Big companies don’t always win. This is the story of how smaller design tools beat a giant like Adobe by thinking differently.
Most companies try to win by adding more features. But newer tools like Figma and Canva showed that success comes from understanding what users really want and building around that. The article explains how picking the right “core idea” behind a product can be the key to winning-even against huge competitors.
Adobe used to be the king of design tools. Everyone used Photoshop for editing images, making websites, or creating posters. They grew even bigger after moving to the cloud and updating faster. But then something unexpected happened: new tools like Figma and Canva started winning over users, even while Adobe stayed strong.

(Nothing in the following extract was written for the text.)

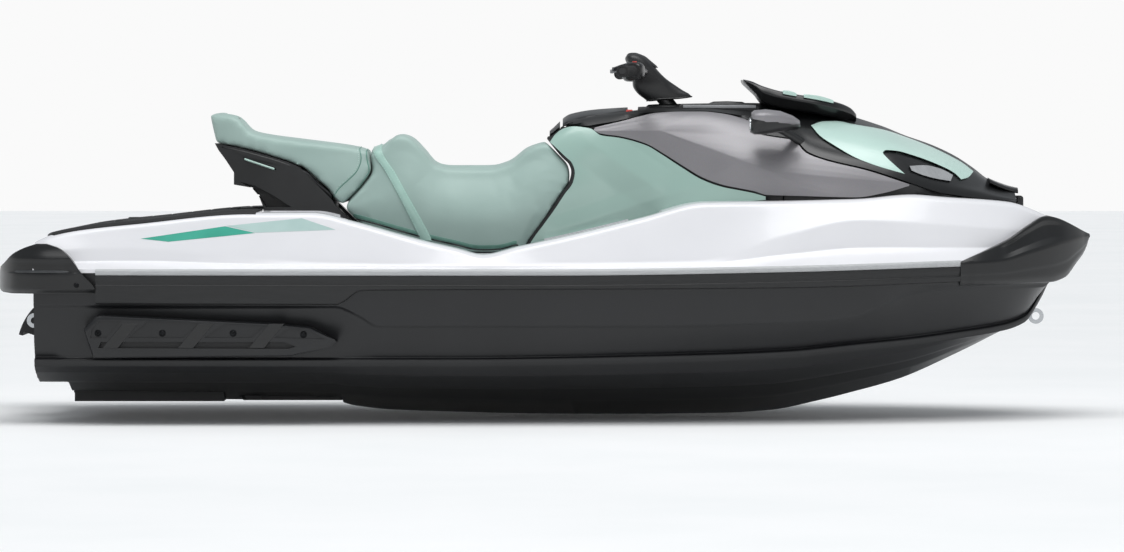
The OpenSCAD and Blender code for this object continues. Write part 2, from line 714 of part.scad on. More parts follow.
// A flat ring with a straight bore across the boat
module ring_plate(d) {
    rotate([90, 0, 0]) difference() {
        cylinder(d = d + 2 * eye_rod, h = eye_rod, center = true, $fn = round_fn);
        cylinder(d = d, h = eye_rod + 2, center = true, $fn = round_fn);
    }
}
stern_eye_y = 300;
stern_eye_z = 300;
module stern_eyes() {
    color("#c8cacc") afloat() both_sides() translate([transom_x, stern_eye_y, stern_eye_z]) {
        translate([-stern_eye_d / 2 - eye_rod, 0, 0]) ring_plate(stern_eye_d);
        translate([-4, 0, 0]) rotate([0, 90, 0]) cylinder(d = eye_rod, h = 33, $fn = round_fn);
    }
}
module tow_eye() {
    color("#c8cacc") afloat() translate([transom_x, 0, 410]) {
        translate([-8, -35, -22]) cube([8, 70, 44]);
        translate([-stern_eye_d / 2 - eye_rod - 4, 0, 0]) rotate([90, 0, 0]) ring_plate(stern_eye_d);
    }
}
plug_d = 32;
module drain_plugs() {
    color("#1d1e20") afloat() both_sides() translate([transom_x, 330, 150]) rotate([0, 90, 0]) {
        cylinder(d = plug_d, h = 40, $fn = round_fn);
        translate([0, 0, -10]) cylinder(d = plug_d + 14, h = 10, $fn = 6);
    }
}

// ---- Jet pump ----
housing_end = -1330;
stator_front = -1215;
venturi_end = -1440;
venturi_neck = 40;
nozzle_end = -1575;
steer_x = -1450;
bucket_z = pump_z + 13;
module along_x(x) {
    translate([x, 0, pump_z]) rotate([0, 90, 0]) children();
}
plate_z = 46;
module ride_plate() {
    color("#3a3c3f") afloat() {
        translate([notch_x, -tunnel_w / 2, plate_z + 28]) cube([pump_front - notch_x, tunnel_w, 14]);
        translate([notch_x, -tunnel_w / 2 + 24, plate_z]) cube([pump_front - notch_x, tunnel_w - 48, 29]);
    }
}
module intake_grate() {
    color("#4a4c50") afloat() intersection() {
        union() {
            for (y = [-50:25:50]) translate([-990, y - 4, 46]) cube([370, 8, 22]);
            translate([-990, -duct_hw, 50]) cube([100, 2 * duct_hw, 14]);
        }
        duct_space();
    }
}
module pump_housing() {
    color("#8d9094") afloat() difference() {
        union() {
            along_x(housing_end) cylinder(d = pump_bore + 2 * pump_wall, h = pump_front - housing_end, $fn = round_fn);
            along_x(pump_front - 14) cylinder(d = pump_bore + 2 * pump_wall + 20, h = 14, $fn = round_fn);
        }
        along_x(housing_end - 1) cylinder(d = pump_bore, h = pump_front - housing_end + 2, $fn = round_fn);
    }
}
hub_r = 30;
module pump_stator() {
    color("#a4a7ab") afloat() difference() {
        union() {
            along_x(housing_end) cylinder(r = hub_r, h = stator_front - housing_end, $fn = round_fn);
            intersection() {
                along_x(housing_end) cylinder(d = pump_bore, h = stator_front - housing_end, $fn = round_fn);
                for (i = [0:5]) translate([0, 0, pump_z]) rotate([60 * i, 0, 0])
                    translate([housing_end, -2.5, hub_r - 4]) cube([stator_front - housing_end, 5, 70]);
            }
        }
        along_x(stator_front - 45) cylinder(r = shaft_d / 2 + fit, h = 50, $fn = round_fn);
    }
}
lug_in = 84;
lug_out = 94;
module venturi() {
    color("#97999d") afloat() difference() {
        union() {
            along_x(venturi_end) cylinder(r = 50, h = venturi_neck, $fn = round_fn);
            along_x(venturi_end + venturi_neck)
                cylinder(r1 = 50, r2 = pump_bore / 2 + 10, h = housing_end - venturi_end - venturi_neck, $fn = round_fn);
            along_x(housing_end - 12) cylinder(d = pump_bore + 2 * pump_wall + 16, h = 12, $fn = round_fn);
            for (s = [-1, 1]) {
                translate([steer_x - 16, -16, pump_z + (s > 0 ? lug_in : -lug_out)]) cube([housing_end - steer_x + 10, 32, 10]);
                translate([steer_x - 16, s > 0 ? lug_in : -lug_out, bucket_z - 16]) cube([housing_end - steer_x + 10, 10, 32]);
            }
            translate([steer_x, 0, bucket_z]) rotate([90, 0, 0])
                cylinder(r = 8, h = 2 * pin_reach, center = true, $fn = round_fn);
        }
        translate([steer_x - 30, -lug_in, pump_z - lug_in]) cube([venturi_end - steer_x + 29, 2 * lug_in, 2 * lug_in]);
        along_x(venturi_end - 1) cylinder(r = 44, h = venturi_neck + 2, $fn = round_fn);
        along_x(venturi_end + venturi_neck)
            cylinder(r1 = 44, r2 = pump_bore / 2, h = housing_end - venturi_end - venturi_neck + 1, $fn = round_fn);
        translate([steer_x, 0, pump_z]) cylinder(r = 7 + fit, h = 240, center = true, $fn = round_fn);
    }
}
pin_reach = 112;
module nozzle() {
    color("#6f7276") afloat() difference() {
        union() {
            along_x(nozzle_end) cylinder(r1 = 52, r2 = 76, h = 137, $fn = round_fn);
            translate([steer_x, 0, pump_z]) cylinder(r = 7, h = 2 * lug_out, center = true, $fn = round_fn);
        }
        along_x(nozzle_end - 1) cylinder(r1 = 44, r2 = 68, h = 139, $fn = round_fn);
    }
}
arm_in = 98;
module bucket_sector(r0, r1, a0, a1) {
    intersection() {
        difference() {
            circle(r = r1, $fn = 96);
            circle(r = r0, $fn = 96);
        }
        polygon([[0, 0], for (a = [a0:(a1 - a0) / 4:a1]) [-1.3 * r1 * cos(a), 1.3 * r1 * sin(a)]]);
    }
}
module reverse_bucket() {
    color("#3b3d40") afloat() translate([steer_x, 0, bucket_z]) difference() {
        union() {
            rotate([90, 0, 0]) linear_extrude(2 * (arm_in + 10), center = true)
                bucket_sector(bucket_r, bucket_r + bucket_wall, 14, 58);
            both_sides() translate([0, arm_in + 10, 0]) rotate([90, 0, 0]) linear_extrude(10) {
                circle(r = 22, $fn = round_fn);
                difference() {
                    bucket_sector(8, bucket_r + bucket_wall, 18, 54);
                    circle(r = 16, $fn = round_fn);
                }
            }
        }
        rotate([90, 0, 0]) cylinder(r = 8 + fit, h = 300, center = true, $fn = round_fn);
    }
}
imp_front = -1060;
imp_aft = -1200;
module impeller() {
    color("#c2c5c8") afloat() difference() {
        union() {
            along_x(imp_aft) cylinder(r1 = hub_r, r2 = 20, h = imp_front - imp_aft, $fn = round_fn);
            intersection() {
                along_x(imp_aft) cylinder(r = pump_bore / 2 - tip_gap, h = imp_front - imp_aft, $fn = round_fn);
                for (i = [0:3]) translate([0, 0, pump_z]) rotate([90 * i, 0, 0])
                    translate([0.5 * (imp_aft + imp_front), 0, 0]) rotate([0, 0, 35])
                        translate([-90, -3, 14]) cube([180, 6, 70]);
            }
        }
        along_x(imp_aft - 1) cylinder(d = shaft_d, h = imp_front - imp_aft + 2, $fn = round_fn);
    }
}
shaft_fore = -484;
module drive_shaft() {
    color("#b5b8bb") afloat() along_x(stator_front - 30)
        cylinder(d = shaft_d, h = shaft_fore - stator_front + 30, $fn = round_fn);
}
module engine() {
    color("#5c5e61") afloat() translate([-483.7, -140, bay_z]) cube([560, 280, 340]);
}

// ---- Steering ----
column_foot = [372, 0, 940];
column_tilt = 38;
column_seat = 60;
column_h = 120;
bar_drop = 12;
bar_back = 70;
function along_column(h) = [column_foot[0] - h * sin(column_tilt), 0, column_foot[2] + h * cos(column_tilt)];
clamp_at = along_column(column_h + 22);
module column() {
    color("#2a2b2d") afloat() difference() {
        union() {
            translate(column_foot) rotate([0, -column_tilt, 0]) translate([0, 0, -column_seat + 1])
                cylinder(d = column_d, h = column_seat + column_h, $fn = round_fn);
            translate(column_foot) rotate([0, -column_tilt, 0]) translate([-34, -40, column_h - 6])
                cube([68, 80, 42]);
        }
        bar_tube(fit);
    }
}
bar_bend = 130;
module bar_tube(clear) {
    translate(clamp_at) rotate([90, 0, 0]) cylinder(d = bar_d + 2 * clear, h = 2 * bar_bend, center = true, $fn = round_fn);
}
grip_len = 130;
sweep_len = bar_w / 2 - bar_bend;
module on_bar_end(side, from) {
    translate(clamp_at + [0, side * bar_bend, 0]) rotate([side * -90, 0, 0])
        rotate([0, -side * side * atan(bar_back / sweep_len), 0]) translate([0, 0, from]) children();
}
// The bar's swept ends are turned down a little to take the grips
end_d = bar_d - 2;
end_len = sqrt(sweep_len * sweep_len + bar_back * bar_back);
module handlebar() {
    color("#1f2022") afloat() {
        bar_tube(0);
        for (side = [-1, 1]) on_bar_end(side, -8) cylinder(d = end_d, h = end_len + 4, $fn = round_fn);
    }
}
module grips() {
    color("#1c1d1f") afloat() for (side = [-1, 1]) difference() {
        on_bar_end(side, end_len - grip_len) union() {
            cylinder(d = grip_d, h = grip_len, $fn = round_fn);
            translate([0, 0, 0]) cylinder(d = grip_d + 16, h = 5, $fn = round_fn);
        }
        on_bar_end(side, end_len - grip_len - 1) cylinder(d = end_d, h = grip_len - 3, $fn = round_fn);
    }
}
module bar_cover() {
    color("#26272a") afloat() difference() {
        hull() {
            translate(clamp_at + [-36, 0, 46]) rotate([90, 0, 0]) cylinder(r = 16, h = 150, center = true, $fn = 32);
            translate(clamp_at + [14, 0, 26]) rotate([90, 0, 0]) cylinder(r = 14, h = 150, center = true, $fn = 32);
            translate(clamp_at + [-40, 0, 6]) rotate([90, 0, 0]) cylinder(r = 12, h = 120, center = true, $fn = 32);
            translate(clamp_at + [56, 0, 0]) rotate([90, 0, 0]) cylinder(r = 12, h = 120, center = true, $fn = 32);
        }
        bar_tube(fit);
        translate(column_foot) rotate([0, -column_tilt, 0]) translate([-34.1, -40.1, -column_seat])
            cube([68.2, 80.2, column_seat + column_h + 36.1]);
    }
}
module switch_pods() {
    color("#222326") afloat() for (side = [-1, 1]) difference() {
        on_bar_end(side, end_len - grip_len - 60) union() {
            cylinder(d = bar_d + 26, h = 54, $fn = round_fn);
            translate([-30, -bar_d / 2 - 12, 8]) cube([30, bar_d + 24, 38]);
        }
        on_bar_end(side, 0) cylinder(d = end_d, h = end_len, $fn = round_fn);
    }
}
module levers() {
    color("#2f3033") afloat() for (side = [-1, 1]) on_bar_end(side, end_len - grip_len - 36) {
        rotate([0, -14, 0]) translate([-52, -5, 0]) cube([10, 10, 120]);
        translate([-56, -6, 0]) cube([26, 12, 14]);
    }
}

lower_hull();
deck();
rub_rails();
rail_strips();
bow_bumper();
stern_bumpers();
rear_mat();
footwell_mats();
accessory_anchors();
seat_pedestal();
side_covers();
console_panels();
console();
gauge();
mirrors();
storage_bin();
sponsons();
bow_eye();
stern_eyes();
tow_eye();
ride_plate();
intake_grate();
pump_housing();
pump_stator();
venturi();
engine();
drain_plugs();
column();
handlebar();
grips();
bar_cover();
switch_pods();
levers();
nozzle();
reverse_bucket();
impeller();
drive_shaft();
hood();
hood_panel();
hood_vents();
deflector();
glovebox_lid();
driver_seat();
passenger_seat();
seat_strap();
tail_grip();
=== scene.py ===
# Personal watercraft, built up from the keel: hull and deck, rails and bumpers, the panels
# over the deck, the saddle, the steering and the jet drive.
import math
import bmesh
import bpy
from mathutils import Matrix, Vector


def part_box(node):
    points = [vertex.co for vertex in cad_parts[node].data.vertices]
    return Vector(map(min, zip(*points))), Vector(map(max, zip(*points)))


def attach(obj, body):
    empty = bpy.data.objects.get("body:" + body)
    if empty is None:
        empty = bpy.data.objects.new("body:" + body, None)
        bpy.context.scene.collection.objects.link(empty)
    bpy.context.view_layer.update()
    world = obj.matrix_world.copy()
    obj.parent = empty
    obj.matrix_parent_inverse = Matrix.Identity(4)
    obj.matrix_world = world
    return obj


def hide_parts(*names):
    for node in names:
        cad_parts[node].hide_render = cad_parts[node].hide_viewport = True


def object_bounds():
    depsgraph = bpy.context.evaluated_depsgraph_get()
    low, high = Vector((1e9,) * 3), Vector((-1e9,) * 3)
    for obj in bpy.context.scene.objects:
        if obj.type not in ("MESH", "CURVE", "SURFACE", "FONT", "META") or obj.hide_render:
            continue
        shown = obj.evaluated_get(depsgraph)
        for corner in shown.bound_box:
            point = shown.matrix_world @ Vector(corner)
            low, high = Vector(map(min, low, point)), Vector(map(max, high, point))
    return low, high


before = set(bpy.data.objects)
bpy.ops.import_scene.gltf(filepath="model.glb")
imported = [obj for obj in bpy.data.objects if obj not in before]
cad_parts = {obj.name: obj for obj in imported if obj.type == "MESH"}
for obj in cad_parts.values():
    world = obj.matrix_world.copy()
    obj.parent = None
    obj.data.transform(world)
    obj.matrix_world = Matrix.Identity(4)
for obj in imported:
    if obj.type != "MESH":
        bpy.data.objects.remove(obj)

cad_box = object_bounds()

# ---- Studio ----
# The craft stands just over a pale studio floor and is looked at from its starboard side
# with a long lens, under soft lamps as broad as the craft is long.
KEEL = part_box("lower_hull")[0][2]
HALF_BEAM = 1000 * (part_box("rail_strips")[1][1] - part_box("rail_strips")[0][1]) / 2 - 1
NOSE = 1000 * cad_box[1][0]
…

Why? Because the new tools weren’t just copies-they were built differently from the ground up. They chose the right “atomic concepts,” which means the basic building blocks that match what people are actually trying to do. For example, Canva wasn’t focused on pixels. It helped non-designers easily make things like Instagram posts or slides. Figma focused on helping big teams work together on product designs. Adobe couldn’t easily copy them because its tools were made for different goals and old user habits.
As design jobs changed-faster content, more team collaboration, more casual creators-new tools met those needs better. These tools were easier to learn, quicker to use, and matched the new ways people worked. That’s why they took over. And now, companies like Figma and Canva are growing into platforms with their own communities, templates, and plugins-making them even harder to beat.